How Well Do You Know Your IT Environment?
August 3, 2018
Network
Do you know what's in your data center? How about your wide area network (WAN)? If you had to draw a map or produce a list of all the things that are connected to your systems in the next week, could you? It sounds like the simplest of things to have, but more often than not, most people have no idea what's really going on in their IT organization.
Years ago our VAR took on a new client. This client was in the medical field and had a really good idea of the technology in their organization. They knew everything that supported their mission to provide value to their customers. However, the senior engineer from our company that was supporting the client wanted to map the entire infrastructure before we took them on. The client told him that it wasn't necessary. He insisted. He spent weeks mapping out every connection. He looked at every device and traced every cable. He produced a beautiful Visio drawing that ended up hanging in their office for years like a work of art.

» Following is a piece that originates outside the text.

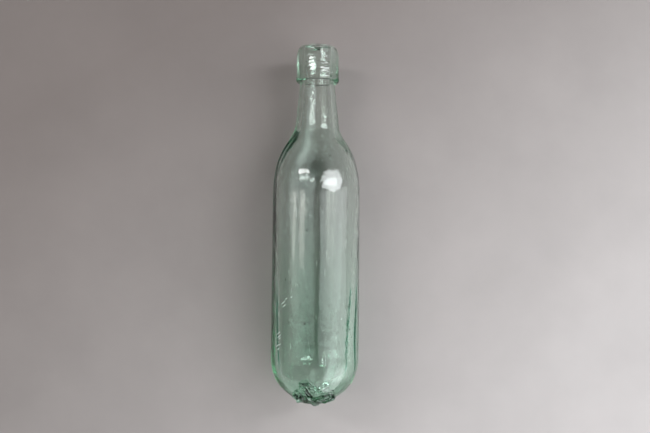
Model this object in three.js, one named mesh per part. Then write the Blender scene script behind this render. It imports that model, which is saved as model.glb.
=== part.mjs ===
// Round-ended soda bottle of thick pale green glass, lying on its side as it was stored.
//
// A bottle like this has no foot. It was kept lying down, so that its cork stayed wet. It is three
// gathers of glass, each its own solid here:
//   blown_body   the bubble blown into the mould: domed base, barrel, shoulder and neck
//   applied_lip  the collar wound hot round the cracked-off end of the neck and tooled to shape
//   pontil_scar  the rough glass left on the dome by the rod that held the bottle
//
// Millimetres, +Z up, the bottle's axis along +Y towards the mouth, and the origin under the middle
// of the whole bottle, on the surface it lies on. Outlines are drawn as (radius, height above the
// tip of the dome) and turned about the axis.
import * as THREE from "three";

// Driving dimensions ------------------------------------------------------------------------------

const BOTTLE_HEIGHT = 234; // tip of the dome to the top of the lip
const BARREL_RADIUS = 29.3;
const DOME_HEIGHT = 30; // tip of the dome to the start of the barrel
const DOME_FULLNESS = 2.2; // 2 is an ellipse, and more is squarer
const SHOULDER_HEIGHT = 47; // end of the barrel to the foot of the neck
const NECK_HEIGHT = 29; // foot of the neck to the underside of the lip
const NECK_FOOT_RADIUS = 14;
const NECK_TOP_RADIUS = 11.4;

const FOOT_WALL = 7; // at the start of the barrel, by the dome
const SHOULDER_WALL = 3; // at the end of the barrel
const DOME_WALL = 9; // at the tip, where the hot glass settled
const NECK_WALL = 2.8;
const SHOULDER_DROP = 3; // how far the inside of the shoulder lies below the outside

const LIP_HEIGHT = 23;
const LIP_WALL = 2.6; // how far the lip stands out past the neck inside it
const LIP_ROUND = 9; // height of the rounded top edge
const RIM_WIDTH = 1; // flat ring at the very top
const MOUTH_RADIUS = 8.8;
const MOUTH_EASE = 0.8; // rounding of the mouth's inner edge
const BEAD_HEIGHT = 3.8; // ring round the foot of the lip, left by the lipping tool
const BEAD_PROUD = 0.2; // how far the bead stands out past the lip
const BEAD_ROUND = 1.2; // rounding of the bead's lower edge
const CREASE_DEPTH = 0.35; // groove between the bead and the rest of the lip
const NECK_IN_LIP = 11.5; // how far the neck's end runs up inside the lip

const SCAR_HOLE = 5.5; // from the tip along the dome to the inside of the ring
const SCAR_REACH = 13.5; // from the tip along the dome to the outside of the ring
const SCAR_FLANK = 8; // how much further the ring spreads on its broad side
const SCAR_TAIL = 11; // how much further the drawn-out tail of glass reaches
const SCAR_HEIGHT = 2.4; // highest ridge of the ring, standing out from the dome

const FUSED_GAP = 0.3; // between solids that are melted together on the real bottle

const FLATS = 32; // round the bottle
const SCAR_FLATS = 72;
const CURVE_STEPS = 13; // along the dome and along the shoulder
const LIP_STEPS = 4; // along each rounded edge of the lip
const SCAR_STEPS = 8; // from the inside to the outside of the scar

const SHOULDER_FALL = 0.77; // share of the shoulder's height that still leans on the barrel's line
const SHOULDER_SWEEP = 0.24; // share of the shoulder's height that leans on the neck's line

const SCAR_TAIL_ANGLE = -0.2; // radians from straight up, seen from the mouth
const SCAR_TAIL_SPREAD = 0.4;
const SCAR_FLANK_ANGLE = 0.85;
const SCAR_FLANK_SPREAD = 0.8;

// Heights above the tip of the dome, and radii that follow from the sizes above -------------------

const LIP_FOOT = BOTTLE_HEIGHT - LIP_HEIGHT;
const NECK_END = LIP_FOOT + NECK_IN_LIP;
const NECK_FOOT = LIP_FOOT - NECK_HEIGHT;
const BARREL_END = NECK_FOOT - SHOULDER_HEIGHT;
const SOCKET_RADIUS = NECK_TOP_RADIUS + FUSED_GAP;
const LIP_RADIUS = NECK_TOP_RADIUS + LIP_WALL;
const RIM_INNER_RADIUS = MOUTH_RADIUS + MOUTH_EASE;
const NECK_SLOPE = (NECK_FOOT_RADIUS - NECK_TOP_RADIUS) / NECK_HEIGHT;

const GLASS = { color: 0x9dbfae, roughness: 0.06, metalness: 0 };

const point = (radius, height) => new THREE.Vector2(radius, height);

// One quarter of a squared-off ellipse, from its tip on the axis out to its full radius.
function domePoints(radius, height, tip) {
  const round = 2 / DOME_FULLNESS;
  return Array.from({ length: CURVE_STEPS + 1 }, (_, i) => {
    const angle = (i / CURVE_STEPS) * (Math.PI / 2);
    const out = i === 0 ? 0 : Math.sin(angle) ** round;
    const up = i === CURVE_STEPS ? 0 : Math.cos(angle) ** round;
    return point(radius * out, tip + height * (1 - up));
  });
}

// The shoulder, from the end of the barrel in to the foot of the neck.
function shoulderPoints(barrelRadius, neckRadius, drop) {
  const foot = BARREL_END - drop;
  const top = NECK_FOOT - drop;
  const lean = SHOULDER_SWEEP * SHOULDER_HEIGHT;
  const sweep = new THREE.CubicBezierCurve(
    point(barrelRadius, foot),
    point(barrelRadius, foot + SHOULDER_FALL * SHOULDER_HEIGHT),
    point(neckRadius + NECK_SLOPE * lean, top - lean),
    point(neckRadius, top),
  );
  return sweep.getPoints(CURVE_STEPS);
}

// Turns an outline about +Y, with a flat facing straight down and a flat facing straight up.
function turned(outline, flats) {
  return new THREE.LatheGeometry(outline, flats, Math.PI / flats);
}

function glassMesh(name, geometry) {
  const mesh = new THREE.Mesh(geometry, new THREE.MeshStandardMaterial(GLASS));
  mesh.name = name;
  return mesh;
}

// Blown body --------------------------------------------------------------------------------------

function blownBody() {
  const bore = NECK_TOP_RADIUS - NECK_WALL;
  const outside = [
    ...domePoints(BARREL_RADIUS, DOME_HEIGHT, 0),
    ...shoulderPoints(BARREL_RADIUS, NECK_FOOT_RADIUS, 0),
    point(NECK_TOP_RADIUS, LIP_FOOT),
    point(NECK_TOP_RADIUS, NECK_END),
  ];
  const inside = [
    ...domePoints(BARREL_RADIUS - FOOT_WALL, DOME_HEIGHT - DOME_WALL, DOME_WALL),
    ...shoulderPoints(BARREL_RADIUS - SHOULDER_WALL, NECK_FOOT_RADIUS - NECK_WALL, SHOULDER_DROP),
    point(bore, LIP_FOOT),
    point(bore, NECK_END),
  ];
  return glassMesh("blown_body", turned([...outside, ...inside.reverse()], FLATS));
}

// Applied lip -------------------------------------------------------------------------------------

function appliedLip() {
  const beadRadius = LIP_RADIUS + BEAD_PROUD;
  const beadMiddle = LIP_FOOT + BEAD_HEIGHT / 2;
  const beadTop = LIP_FOOT + BEAD_HEIGHT;
  const outline = new THREE.Path();
  outline.moveTo(SOCKET_RADIUS, LIP_FOOT);
  outline.lineTo(beadRadius - BEAD_ROUND, LIP_FOOT);
  outline.quadraticCurveTo(beadRadius, LIP_FOOT, beadRadius, beadMiddle);
  outline.quadraticCurveTo(beadRadius, beadTop, LIP_RADIUS - CREASE_DEPTH, beadTop);
  outline.quadraticCurveTo(LIP_RADIUS, beadTop, LIP_RADIUS, beadTop + BEAD_HEIGHT);
  outline.lineTo(LIP_RADIUS, BOTTLE_HEIGHT - LIP_ROUND);
  outline.quadraticCurveTo(LIP_RADIUS, BOTTLE_HEIGHT, RIM_INNER_RADIUS + RIM_WIDTH, BOTTLE_HEIGHT);
  outline.lineTo(RIM_INNER_RADIUS, BOTTLE_HEIGHT);
  outline.quadraticCurveTo(MOUTH_RADIUS, BOTTLE_HEIGHT, MOUTH_RADIUS, BOTTLE_HEIGHT - MOUTH_EASE);
  outline.lineTo(MOUTH_RADIUS, NECK_END + FUSED_GAP);
  outline.lineTo(SOCKET_RADIUS, NECK_END + FUSED_GAP);
  outline.lineTo(SOCKET_RADIUS, LIP_FOOT);
  return glassMesh("applied_lip", turned(outline.getPoints(LIP_STEPS), FLATS));
}

// Pontil scar -------------------------------------------------------------------------------------

// The dome and barrel as one line, which the scar's bed follows at a small distance.
const side = new THREE.Path();
side.setFromPoints([...domePoints(BARREL_RADIUS, DOME_HEIGHT, 0), point(BARREL_RADIUS, BARREL_END)]);

// The place a given distance along that line from the tip, and a given distance out from it.
function outsideBody(along, out) {
  const share = along / side.getLength();
  const place = side.getPoint(share);
  const way = side.getTangent(share);
  return point(place.x + out * way.y, place.y - out * way.x);
}

// A smooth bump that is 1 at the given angle and fades over the given spread.
function lobe(angle, middle, spread) {
  const turn = Math.atan2(Math.sin(angle - middle), Math.cos(angle - middle));
  return Math.exp(-((turn / spread) ** 2));
}

function scarReach(angle) {
  const flank = SCAR_FLANK * lobe(angle, SCAR_FLANK_ANGLE, SCAR_FLANK_SPREAD);
  const tail = SCAR_TAIL * lobe(angle, SCAR_TAIL_ANGLE, SCAR_TAIL_SPREAD);
  return SCAR_REACH + Math.max(flank, tail);
}

// A closed ring that lies on the dome: over its top from the inside out, and back along its bed.
function pontilScar() {
  const bed = Array.from({ length: SCAR_STEPS + 1 }, (_, i) => point(i / SCAR_STEPS, 0));
  const crest = bed.slice(1, -1).map((p) => point(p.x, Math.sin(p.x * Math.PI) ** 0.7));
  const section = [bed[0], ...crest, ...bed.slice(1).reverse(), bed[0]];
  const geometry = turned(section.map((p) => point(1 + p.x, p.y)), SCAR_FLATS);
  const places = geometry.attributes.position;
  for (let i = 0; i < places.count; i += 1) {
    const angle = Math.atan2(places.getX(i), places.getZ(i));
    const across = Math.hypot(places.getX(i), places.getZ(i)) - 1;
    const along = SCAR_HOLE + across * (scarReach(angle) - SCAR_HOLE);
    const out = FUSED_GAP + places.getY(i) * (SCAR_HEIGHT - FUSED_GAP);
    const place = outsideBody(along, out);
    places.setXYZ(i, place.x * Math.sin(angle), place.y, place.x * Math.cos(angle));
  }
  return glassMesh("pontil_scar", geometry);
}

// The whole bottle, set down with the middle of its bounding box over the origin ------------------

const bottle = new THREE.Group();
bottle.add(blownBody(), appliedLip(), pontilScar());

const extent = new THREE.Box3().setFromObject(bottle);
const middle = extent.getCenter(new THREE.Vector3());
bottle.position.set(-middle.x, -middle.y, -extent.min.z);

export default bottle;
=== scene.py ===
"""A round-ended soda bottle of pale green glass, lying on a plain pale table."""

import math

import bmesh
import bpy
import numpy as np
from mathutils import Matrix, Vector


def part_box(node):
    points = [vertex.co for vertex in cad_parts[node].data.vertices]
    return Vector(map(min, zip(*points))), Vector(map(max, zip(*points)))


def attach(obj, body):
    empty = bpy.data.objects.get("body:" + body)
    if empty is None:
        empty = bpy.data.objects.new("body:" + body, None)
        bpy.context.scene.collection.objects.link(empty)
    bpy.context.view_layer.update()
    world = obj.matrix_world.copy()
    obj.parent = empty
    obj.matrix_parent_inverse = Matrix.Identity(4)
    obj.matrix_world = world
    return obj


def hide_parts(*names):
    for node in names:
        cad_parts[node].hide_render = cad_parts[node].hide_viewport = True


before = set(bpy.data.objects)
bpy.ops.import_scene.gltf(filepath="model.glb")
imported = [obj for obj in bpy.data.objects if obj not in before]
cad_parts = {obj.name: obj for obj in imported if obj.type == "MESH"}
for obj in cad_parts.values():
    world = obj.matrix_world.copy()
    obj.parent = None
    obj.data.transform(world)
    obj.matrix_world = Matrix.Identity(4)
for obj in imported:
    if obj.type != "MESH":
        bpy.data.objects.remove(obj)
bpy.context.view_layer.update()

MM = 0.001

# Sizes --------------------------------------------------------------------------------------------
# Heights are measured along the bottle from the tip of its dome, and radii from its axis.

body_low, body_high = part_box("blown_body")
lip_low, lip_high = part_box("applied_lip")

TIP = body_low.y
AXIS_UP = (body_low.z + body_high.z) / 2
BARREL_RADIUS = (body_high.z - body_low.z) / 2
LIP_FOOT = lip_low.y - TIP
LIP_TOP = lip_high.y - TIP
NECK_END = body_high.y - TIP

DOME_HEIGHT = 30 * MM
DOME_FULLNESS = 2.2
NECK_FOOT = LIP_FOOT - 29 * MM
BARREL_END = NECK_FOOT - 47 * MM
NECK_FOOT_RADIUS = 14 * MM
NECK_TOP_RADIUS = 11.4 * MM
FOOT_WALL = 7.0 * MM  # of the barrel by the dome
SHOULDER_WALL = 3.0 * MM  # of the barrel by the shoulder
DOME_WALL = 9 * MM
NECK_WALL = 2.8 * MM
SHOULDER_DROP = 3 * MM
BARREL_TAPER = 0.4 * MM  # how much narrower the barrel is at the shoulder than low down
NECK_WAIST = 0.06 * MM  # how far the sides of the neck bow in
NECK_FLARE = 0.4 * MM  # how much wider the foot of the neck is than a straight cone
DENT_UP = 147 * MM  # a flattened spot on the upper side of the shoulder
DENT_TURN = 0.36
DENT_REACH = 15 * MM
DENT_DEPTH = 0.58 * MM

LIP_RADIUS = 14 * MM
LIP_ROUND = 9 * MM
MOUTH_RADIUS = 8.8 * MM
MOUTH_EASE = 1.0 * MM
RIM_WIDTH = 0.8 * MM
BEAD_HEIGHT = 3.8 * MM
BEAD_PROUD = 0.2 * MM
BEAD_ROUND = 1.2 * MM
CREASE_DEPTH = 0.35 * MM
FUSED_GAP = 0.02 * MM
EDGE = 0.03 * MM  # width of the row that turns a sharp edge
SEAM = 0.05 * MM  # height of the row where the neck goes into the lip

SCAR_REACH = 13.5 * MM

COLUMNS = 224  # round the bottle
GRAIN = 1.1 * MM  # between the rows of its mesh
BARREL_GRAIN = 1.6 * MM
DOME_GRAIN = 0.6 * MM
BORE_GRAIN = 0.9 * MM  # inside the dome
FINE_GRAIN = 0.35 * MM  # on the beads and edges of the lip
LIP_GRAIN = 0.5 * MM
SCAR_COLUMNS = 420
SCAR_ROWS = 84

MELTED = 1.0  # a face fused to its neighbour, which bends no light
NEARLY_MELTED = 0.985  # the end of the neck inside the lip, which still shows faintly

# Glass outlines -----------------------------------------------------------------------------------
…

What did our senior engineer find out? Well, as it turns out, one big thing he found was a redundant wireless bridge on the roof that was used in the past to connect to a building across the street. When he first discovered it, no one knew what it was supposed to do. It took a few days of questions before he found someone that even remembered the time when the company rented space from the ancillary building and wanted it connected. When we brought up the old equipment to the client's IT team, you can imagine the quizzical looks on people's faces. Well, except for the security team. They were more worried than curious.

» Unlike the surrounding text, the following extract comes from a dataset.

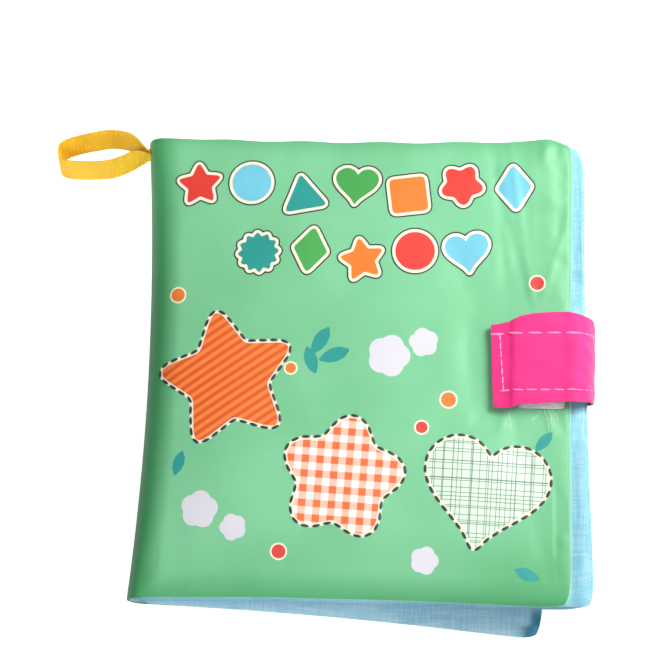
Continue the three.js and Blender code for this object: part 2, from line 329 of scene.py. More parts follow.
def mark_painted_shade(piece, painted_shade):
    """Writes how much painted shade each point of a grid gets, before it is thickened."""
    layer = piece.data.attributes.new("painted_shade", "FLOAT", "POINT")
    layer.data.foreach_set("value", painted_shade.ravel().astype(np.float32))


# pale dye, deep dye, thread spacing in metres, roughness, bump, slub, patch, sheen, thread, streak, gloss
satin = cloth(
    "green_satin", dyed(131, 204, 157), dyed(116, 192, 142), 0.00022, 0.4, 0.12, 0.1, 26, 0.04, 0.03, 0, 0.28)
satin_back = cloth(
    "mint_lining", dyed(176, 238, 214), dyed(160, 226, 203), 0.00045, 0.8, 0.3, 0.3, 30, 0.2, 0.08)
page = cloth(
    "sky_page_cloth", dyed(150, 212, 232), dyed(130, 200, 226), 0.0005, 0.85, 0.4, 0.5, 40, 0.15, 0.07, 0.32)
# Leaf 4 gets a paler copy of the page cloth: painted light, for the light the table bounces onto the leaf that
# shows at the foot.
bounce_lit_page = cloth(
    "bounce_lit_page_cloth", dyed(188, 232, 250), dyed(158, 214, 240), 0.0005, 0.85, 0.4, 0.5, 40, 0.15, 0.07, 0.5)
strap_pink = cloth(
    "pink_strap_cloth", dyed(245, 43, 138), dyed(238, 34, 127), 0.0004, 0.72, 0.35, 0.3, 60, 0.3, 0.05)
tape_white = cloth(
    "white_hook_tape", dyed(255, 253, 254), dyed(244, 242, 244), 0.0007, 0.85, 0.9, 0.8, 90, 0.2, 0.06)
wad_white = cloth(
    "white_wadding", dyed(250, 248, 243), dyed(236, 233, 226), 0.0012, 0.95, 0.8, 1.5, 120, 0.3, 0.04)
film_clear = cloth(
    "crinkle_film", dyed(226, 230, 233), dyed(204, 210, 214), 0.002, 0.24, 0.5, 2.5, 200, 0, 0.03)
# Painted shade: the satin darkens to a deep green, and leaf 4's corner to a deep blue, where their attribute
# says.
add_painted_shade(satin, dyed(74, 160, 102))
add_painted_shade(bounce_lit_page, dyed(72, 142, 168))
print("cloths", len(bpy.data.materials))


# %% [markdown]
# ## The shape of a padded panel
# A cover or leaf is two cloths sewn together at three edges and padded between. Its plan is a
# leaning rectangle whose edges are drawn in by the seams. Its height is lowest at the seams and
# level in the middle. These are the same rules as the solids follow, with a rounder seam.

# %% Panel plan and heights, in millimetres
WIDTH, HEIGHT = 148, 165
FORE_X, SPINE_X, DRAWN_IN = 74.5, -73.0, 3.6
END_DRAWN_IN, FORE_DRAWN_IN, CORNER_CUT = 1.2, 1.1, 1.8
PITCH, THICK, SEAM, CLOTH = 3.8, 3.4, 2.1, 0.45
SEAM_ROUND, SPINE_ROUND, BACK_SEAM_HEIGHT = 4.5, 3.5, 0.75
PANELS = {  # level, creep at head and foot, drop at head and foot, foot corner drawn back
    "back_cover": (0, 0, 0, 6, 8.8, 11.22),
    "leaf_4": (1, 2.45, 1.4, 5.5, 10, 9.9),
    "leaf_3": (2, 3.5, 7.35, 1, 0, 0),
    "leaf_2": (3, 4.55, 9.8, 0.8, 0, 0),
    "leaf_1": (4, 3.5, 8.4, 0.4, 0, 0),
    "front_cover": (5, 0, 1.4, 0, 0.5, 0),
}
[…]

Why is it so hard to keep track of things? How is it that rogue equipment can appear in our organization before we realize what's going on? In part, it's because of the mentality that we've had for so long that things need to "just work." Instead of creating port security profiles and alerting people when someone plugs a device into the network, we instead choose to enable everything in case someone moves a computer or needs an additional drop activated. Instead of treating our user space as a hostile environment, we open it up in the hopes that our users don't call us for little things that need to be dealt with. This leads to us finding all kinds of fun things plugged into the network causing havoc by the end of the day.
Likewise, we also don't have a good plan for adding equipment behind the scenes. How many times has a vendor offered a proof-of-concept (PoC) trial of equipment and plugged it directly into the network? I'm sure that some of you out there with an Infosec background are probably turning colors right now, but I've seen it more times than I care to count. Rather than taking the time to test equipment with good testing data, the vendor would rather test the equipment against live workloads and push traffic through a PoC to show everyone what it really looks like or how easy their equipment really is to work with.
If you don't know what you're working with in your IT environment, you might as well be trying to work with a blindfold on. You may have switches running as the root of a spanning tree that are from the last century. You may have older virtualized hosts that aren't getting patched any more. You may even find that someone has installed nefarious hardware or software to collect data without your knowledge. And all of that pales in comparison to what might happen if you work in a regulated environment and find out someone has been quietly exfiltrating data around a firewall because you don't have proper controls in place to prevent it.
How well do you know your IT organization? Do you know it well enough to point out every blinking light? If you had to disappear tomorrow, would your co-workers know it as well as you? Do you document like your replacement will come looking for you when things go wrong?